На утро у меня будто крылья за спиной выросли, и первым делом я помедитировал и сочинил маленькую молитву: «Благословляю тебя, все живое, благословляю тебя в бесконечном прошлом, благословляю тебя в бесконечном настоящем, благословляю тебя в бесконечном будущем, аминь».
Когда Рей приближается к просветлению, одиноко уйдя в себя на вершине горы, он пишет молитвы в стихах.
Что такое радуга, Господи?
Обруч
Для смиренных.
Нимб для святых, добавлю от себя.
Став просветленным, он говорит стихами, он мыслит стихами. Помню, на своем семинаре в Литинституте я выступила с красивым и глубоким тезисом о том, что поэзия – не самая неестественная форма словесности, как принято считать, а наоборот. Когда человек счастлив, он говорит стихами, не прикладывая к поэзии жизни никакого труда. Стихи – это естественная речь счастливого человека. Хвалебная молитва – естественная речь счастливого человека.

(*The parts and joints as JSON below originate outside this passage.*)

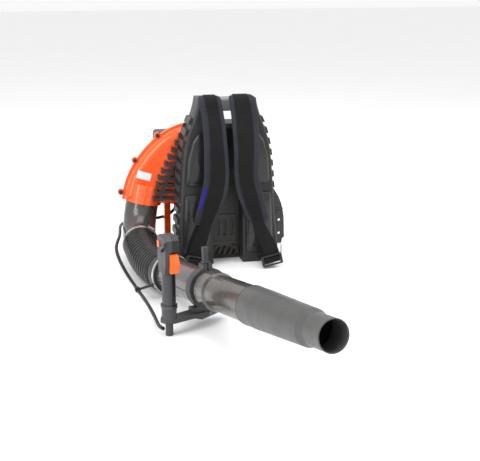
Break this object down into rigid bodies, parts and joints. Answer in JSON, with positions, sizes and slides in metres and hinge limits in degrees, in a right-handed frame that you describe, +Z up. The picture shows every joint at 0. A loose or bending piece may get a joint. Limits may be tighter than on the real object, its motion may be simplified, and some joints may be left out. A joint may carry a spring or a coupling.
{
  "type": "backpack leaf blower",
  "caption": "Petrol backpack leaf blower: harness frame, scroll fan housing, ribbed hose, throttle handle and long tapered blower tube.",
  "frame": {"origin": "middle of the flat underside of the base, under the harness frame", "axes": "+Z up, +Y from the harness towards the engine (the nozzle points along -Y), +X to the right of a viewer who faces the harness"},
  "size_m": [0.5655, 1.5062, 0.529],
  "materials": {
    "frame_plastic": "moulded charcoal plastic, fine grain",
    "handle_grey": "mid grey moulded plastic",
    "pad_foam": "smooth moulded foam skin",
    "webbing": "woven black polyester",
    "housing_orange": "glossy orange moulded plastic",
    "duct_plastic": "glossy warm dark grey",
    "bellows_rubber": "ribbed black rubber",
    "nozzle_plastic": "satin grey",
    "black_plastic": "black moulded plastic",
    "trigger_orange": "glossy orange",
    "steel": "zinc plated",
    "cast_alloy": "cast, bead blasted",
    "dark_steel": "black coated steel",
    "filter_foam": "pleated paper",
    "tank_plastic": "translucent white",
    "ceramic": "glazed ceramic"
  },
  "bodies": {
    "machine": {"back_frame": "frame_plastic", "carry_handle": "handle_grey", "vent_panel": "frame_plastic", "back_pads": "pad_foam", "shoulder_strap_left": "webbing", "shoulder_strap_right": "webbing", "strap_webbing": "webbing", "ladder_lock_buckles": "black_plastic", "hip_belt_bracket": "dark_steel", "d_ring": "steel", "antivibration_mounts": "bellows_rubber", "intake_grille": "frame_plastic", "fan_housing_front": "housing_orange", "fan_housing_rear": "housing_orange", "housing_screws": "dark_steel", "outlet_elbow": "duct_plastic", "rear_hose_clamp": "steel", "crankcase": "cast_alloy", "cylinder": "cast_alloy", "main_bearings": "steel", "spark_plug": "ceramic", "spark_plug_boot": "bellows_rubber", "ignition_coil": "black_plastic", "muffler": "cast_alloy", "muffler_guard": "dark_steel", "carburetor": "cast_alloy", "air_filter": "filter_foam", "air_filter_cover": "frame_plastic", "starter_housing": "frame_plastic", "engine_shroud": "frame_plastic", "fuel_tank": "tank_plastic", "throttle_cable": "bellows_rubber"},
    "crank": {"crankshaft": "steel", "fan_impeller": "black_plastic", "flywheel": "steel"},
    "piston": {"piston": "cast_alloy"},
    "rod": {"connecting_rod": "steel"},
    "starter_pulley": {"starter_pulley": "black_plastic"},
    "starter_grip": {"starter_grip": "black_plastic"},
    "choke": {"choke_lever": "black_plastic"},
    "throttle_valve": {"throttle_valve": "steel"},
    "primer": {"primer_bulb": "bellows_rubber"},
    "filter_knob": {"filter_knob": "black_plastic"},
    "fuel_cap": {"fuel_cap": "black_plastic"},
    "hose_middle": {"bellows_rear": "bellows_rubber"},
    "hose_front": {"bellows_front": "bellows_rubber", "front_hose_clamp": "steel", "swivel_collar": "black_plastic", "cable_clip": "black_plastic"},
    "tube": {"swivel_tube": "duct_plastic"},
    "handle": {"handle_bracket": "handle_grey", "grip_shell_left": "handle_grey", "grip_shell_right": "black_plastic", "trigger_pin": "steel"},
    "clamp_knob": {"clamp_knob": "handle_grey"},
    "trigger": {"throttle_trigger": "trigger_orange"},
    "cruise": {"cruise_lever": "black_plastic"},
    "stop": {"stop_switch": "trigger_orange"},
    "middle_tube": {"middle_tube": "duct_plastic"},
    "nozzle": {"nozzle": "nozzle_plastic"}
  },
  "joints": [
    {"name": "crank_spin", "type": "hinge", "parent": "machine", "child": "crank", "pos_m": [-0.01, 0.123, 0.235], "axis": [0, 1, 0], "continuous": true},
    {"name": "piston_slide", "type": "slide", "parent": "machine", "child": "piston", "axis": [0, 0, -1], "range_m": [0, 0.034]},
    {"name": "rod_swing", "type": "hinge", "parent": "piston", "child": "rod", "pos_m": [-0.01, 0.123, 0.31], "axis": [0, 1, 0], "range_deg": [-17, 17]},
    {"name": "starter_pull", "type": "slide", "parent": "machine", "child": "starter_grip", "axis": [1, 0, 0], "range_m": [0, 0.6], "stiffness_N_per_m": 25},
    {"name": "starter_pulley_spin", "type": "hinge", "parent": "machine", "child": "starter_pulley", "pos_m": [-0.01, 0.184, 0.235], "axis": [0, 1, 0], "range_deg": [0, 1230]},
    {"name": "choke_turn", "type": "hinge", "parent": "machine", "child": "choke", "pos_m": [-0.096, 0.17, 0.311], "axis": [0, -1, 0], "range_deg": [0, 75]},
    {"name": "throttle_turn", "type": "hinge", "parent": "machine", "child": "throttle_valve", "pos_m": [-0.078, 0.123, 0.311], "axis": [0, 1, 0], "range_deg": [0, 72]},
    {"name": "primer_press", "type": "slide", "parent": "machine", "child": "primer", "axis": [0, 0, 1], "range_m": [0, 0.004], "stiffness_N_per_m": 300},
    {"name": "filter_knob_turn", "type": "hinge", "parent": "machine", "child": "filter_knob", "pos_m": [-0.192, 0.139, 0.334], "axis": [-1, 0, 0], "continuous": true},
    {"name": "fuel_cap_turn", "type": "hinge", "parent": "machine", "child": "fuel_cap", "pos_m": [-0.084, 0.128, 0.185], "axis": [0, 0, 1], "continuous": true},
    {"name": "hose_yaw", "type": "hinge", "parent": "machine", "child": "hose_middle", "pos_m": [-0.27375, -0.19044, 0.06324], "axis": [0, 0, 1], "range_deg": [-25, 25], "deforming": ["bellows_rear", "throttle_cable"]},
    {"name": "hose_pitch", "type": "hinge", "parent": "hose_middle", "child": "hose_front", "pos_m": [-0.25394, -0.31366, 0.05512], "axis": [-0.9736, -0.2284, 0], "range_deg": [-15, 30], "deforming": ["bellows_front"]},
    {"name": "tube_swivel", "type": "hinge", "parent": "hose_front", "child": "tube", "pos_m": [-0.172, -0.663, 0.103], "axis": [0.2263, -0.965, 0.1323], "range_deg": [-60, 60]},
    {"name": "handle_slide", "type": "slide", "parent": "tube", "child": "handle", "axis": [0.2263, -0.965, 0.1323], "range_m": [-0.05, 0.02]},
    {"name": "clamp_knob_turn", "type": "hinge", "parent": "handle", "child": "clamp_knob", "pos_m": [-0.17411, -0.65399, 0.17239], "axis": [-0.0302, 0.1288, 0.9912], "continuous": true},
    {"name": "trigger_pull", "type": "hinge", "parent": "handle", "child": "trigger", "pos_m": [-0.27418, -0.72677, 0.216], "axis": [0.9744, 0.225, 0], "range_deg": [0, 14], "stiffness_Nm_per_rad": 0.6},
    {"name": "cruise_turn", "type": "hinge", "parent": "handle", "child": "cruise", "pos_m": [-0.30258, -0.72819, 0.236], "axis": [0.9744, 0.225, 0], "range_deg": [0, 35]},
    {"name": "stop_press", "type": "slide", "parent": "handle", "child": "stop", "axis": [0.9744, 0.225, 0], "range_m": [0, 0.003], "stiffness_N_per_m": 300},
    {"name": "middle_tube_twist", "type": "hinge", "parent": "tube", "child": "middle_tube", "pos_m": [-0.15842, -0.7209, 0.11094], "axis": [0.2263, -0.965, 0.1323], "range_deg": [0, 20]},
    {"name": "nozzle_twist", "type": "hinge", "parent": "middle_tube", "child": "nozzle", "pos_m": [-0.1041, -0.95251, 0.14268], "axis": [0.2263, -0.965, 0.1323], "range_deg": [0, 20]}
  ],
  "couplings": [
    {"joint": "starter_pulley_spin", "follows": "starter_pull", "rad_per_m": 35.714},
    {"joint": "throttle_turn", "follows": "trigger_pull", "ratio": 5}
  ]
}
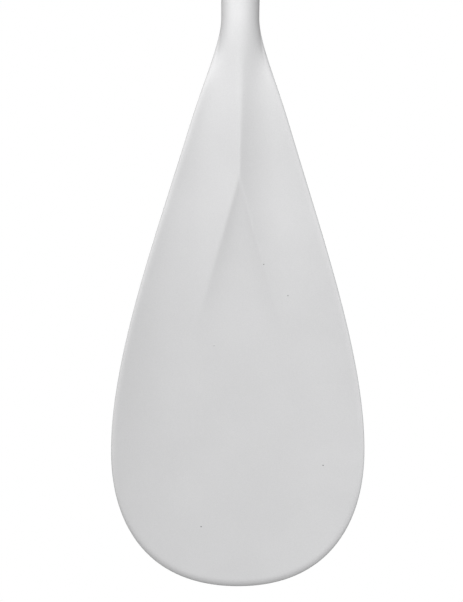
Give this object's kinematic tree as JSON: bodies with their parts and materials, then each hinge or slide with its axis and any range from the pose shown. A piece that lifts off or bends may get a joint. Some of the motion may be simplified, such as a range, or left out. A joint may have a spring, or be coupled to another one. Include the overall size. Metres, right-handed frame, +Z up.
{
  "type": "stand up paddle",
  "caption": "Adjustable stand-up paddle: a white spoon-shaped blade with a forked spine, telescoping alloy shaft with a cam clamp, and a T-grip.",
  "frame": {"origin": "on the ground, midway along the paddle's length and under the shaft's axis", "axes": "+Y from the blade's tip to the grip, +X to the right of the power face, +Z up out of the power face"},
  "size_m": [0.218, 1.6518, 0.0682],
  "materials": {
    "white_nylon": "white moulded nylon, satin, fine grain",
    "anodised_alloy": "silver anodised, satin, drawn along the tube",
    "stainless_steel": "turned stainless steel",
    "black_nylon": "black moulded nylon, fine texture",
    "grey_rubber": "dark grey rubber, matte",
    "white_foam": "closed-cell foam"
  },
  "bodies": {
    "blade_and_lower_shaft": {"blade": "white_nylon", "ferrule": "anodised_alloy", "neck_rivet_left": "stainless_steel", "neck_rivet_right": "stainless_steel", "ferrule_cap": "grey_rubber", "snap_spring": "stainless_steel", "lower_shaft": "anodised_alloy", "clamp_collar": "black_nylon", "collar_screw": "stainless_steel", "lever_pin": "stainless_steel", "clamp_bolt": "stainless_steel", "cam_washer": "stainless_steel", "nut_washer": "stainless_steel", "wiper_seal": "grey_rubber"},
    "button": {"snap_button": "stainless_steel"},
    "lever": {"clamp_lever": "black_nylon"},
    "nut": {"tension_nut": "black_nylon"},
    "guide": {"guide_plug": "black_nylon"},
    "upper_shaft_and_grip": {"upper_shaft": "anodised_alloy", "foam_plug_low": "white_foam", "foam_plug_high": "white_foam", "grip_core": "black_nylon", "grip_pad": "grey_rubber", "grip_screw": "stainless_steel"}
  },
  "joints": [
    {"name": "length_slide", "type": "slide", "parent": "blade_and_lower_shaft", "child": "guide", "axis": [0, 0.9995, -0.0328], "range_m": [0, 0.45]},
    {"name": "grip_twist", "type": "hinge", "parent": "guide", "child": "upper_shaft_and_grip", "pos_m": [0, 0.80896, 0.01419], "axis": [0, 0.9995, -0.0328], "continuous": true},
    {"name": "lever_swing", "type": "hinge", "parent": "blade_and_lower_shaft", "child": "lever", "pos_m": [0.0178, 0.56996, 0.04665], "axis": [0, -0.9995, 0.0328], "range_deg": [0, 150]},
    {"name": "nut_turn", "type": "hinge", "parent": "blade_and_lower_shaft", "child": "nut", "pos_m": [-0.0149, 0.56996, 0.04665], "axis": [-1, 0, 0], "continuous": true},
    {"name": "button_press", "type": "slide", "parent": "blade_and_lower_shaft", "child": "button", "axis": [0, -0.0328, -0.9995], "range_m": [0, 0.0042], "stiffness_N_per_m": 2500, "springref_m": -0.002, "deforming": ["snap_spring"]}
  ]
}
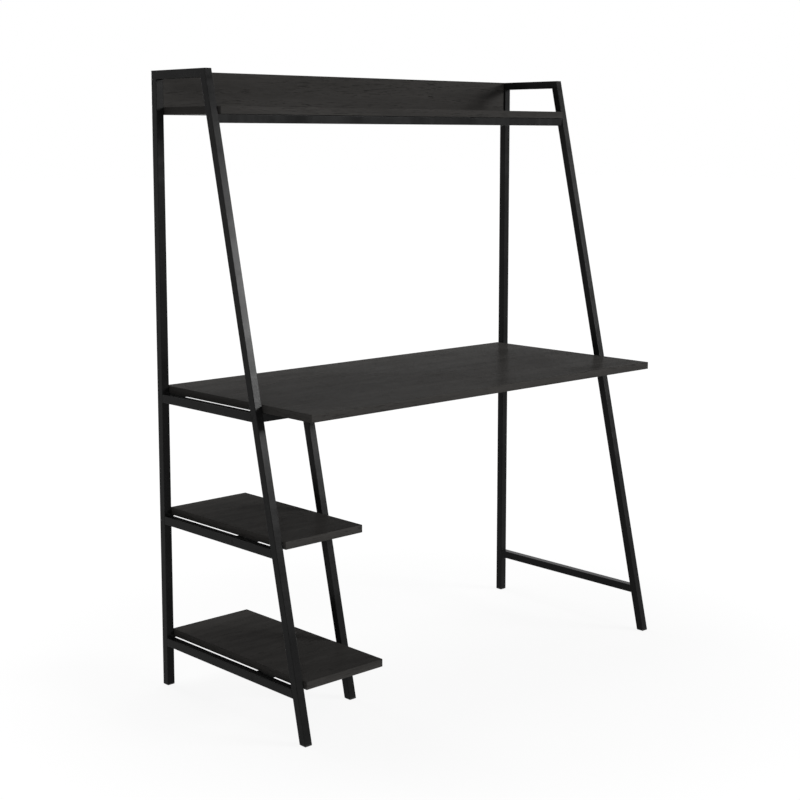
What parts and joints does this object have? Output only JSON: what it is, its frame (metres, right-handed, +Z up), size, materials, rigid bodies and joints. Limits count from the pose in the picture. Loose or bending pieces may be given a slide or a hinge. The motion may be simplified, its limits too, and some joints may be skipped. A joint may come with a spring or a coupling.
{
  "type": "ladder desk",
  "caption": "Free-standing ladder desk: slanted square-tube steel side frames carry a wide desktop, a narrow top shelf with a back board, and low shelves in a bay at the left.",
  "frame": {"origin": "on the floor, under the middle of the desk's box", "axes": "+Z up, +Y to the back (the side with the back board), +X to the sitter's right"},
  "size_m": [1.2, 0.549, 1.48],
  "materials": {
    "frame_steel": "black powder coat, satin",
    "board_laminate": "black oak laminate, fine grain along X",
    "black_plastic": "matt moulded",
    "plated_steel": "zinc plated",
    "black_screw_steel": "black zinc"
  },
  "bodies": {
    "root": {"left_rear_leg": "frame_steel", "left_front_leg": "frame_steel", "left_top_rail": "frame_steel", "left_desk_rail": "frame_steel", "left_middle_rail": "frame_steel", "left_lower_rail": "frame_steel", "right_rear_leg": "frame_steel", "right_front_leg": "frame_steel", "right_top_rail": "frame_steel", "right_desk_rail": "frame_steel", "right_lower_rail": "frame_steel", "inner_leg": "frame_steel", "inner_leg_plate": "frame_steel", "desk_front_crossbar": "frame_steel", "desk_rear_crossbar": "frame_steel", "hutch_crossbar": "frame_steel", "middle_shelf_crossbar": "frame_steel", "lower_shelf_crossbar": "frame_steel", "middle_shelf_rear_tab": "frame_steel", "middle_shelf_front_tab": "frame_steel", "lower_shelf_rear_tab": "frame_steel", "lower_shelf_front_tab": "frame_steel", "desktop": "board_laminate", "middle_shelf": "board_laminate", "lower_shelf": "board_laminate", "hutch_shelf": "board_laminate", "hutch_back_board": "board_laminate", "left_rear_glide": "black_plastic", "left_front_glide": "black_plastic", "right_rear_glide": "black_plastic", "right_front_glide": "black_plastic", "inner_glide": "black_plastic", "bolt_hole_plugs": "black_plastic", "crossbar_bolts": "plated_steel", "back_board_bolts": "plated_steel", "crossbar_end_nuts": "plated_steel", "back_board_inserts": "plated_steel", "desktop_screws": "black_screw_steel", "hutch_shelf_screws": "black_screw_steel", "low_shelf_screws": "black_screw_steel", "inner_leg_plate_screws": "black_screw_steel", "back_board_screws": "black_screw_steel"}
  },
  "joints": []
}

Видение свободы вечности стало моим навсегда. Бурундук скрылся средь камней, и оттуда вылетела бабочка. Вот так вот просто.
Жизнь человека – это движение от цели к цели. Не всеядное достигаторство, когда люди отшвыривают свои достижения, чтобы ринуться за другими, но поступательный путь вверх. Например, когда мы поднимаемся по лестнице, мы не разрушаем ступень, которую уже прошли. Она просто остается позади, но мы опираемся на память о ней, продолжая восхождение.
– Бог, я люблю Тебя, – и я взглянул в небо, я не шутил. – Я влюбился в Тебя, Бог.
Идти к цели, будь это семья, всемирное счастье или личное просветление – и помнить дзенскую поговорку: «Дойдешь до вершины – продолжай восхождение».
Потому что все в мире хорошо – навсегда, навсегда, навсегда.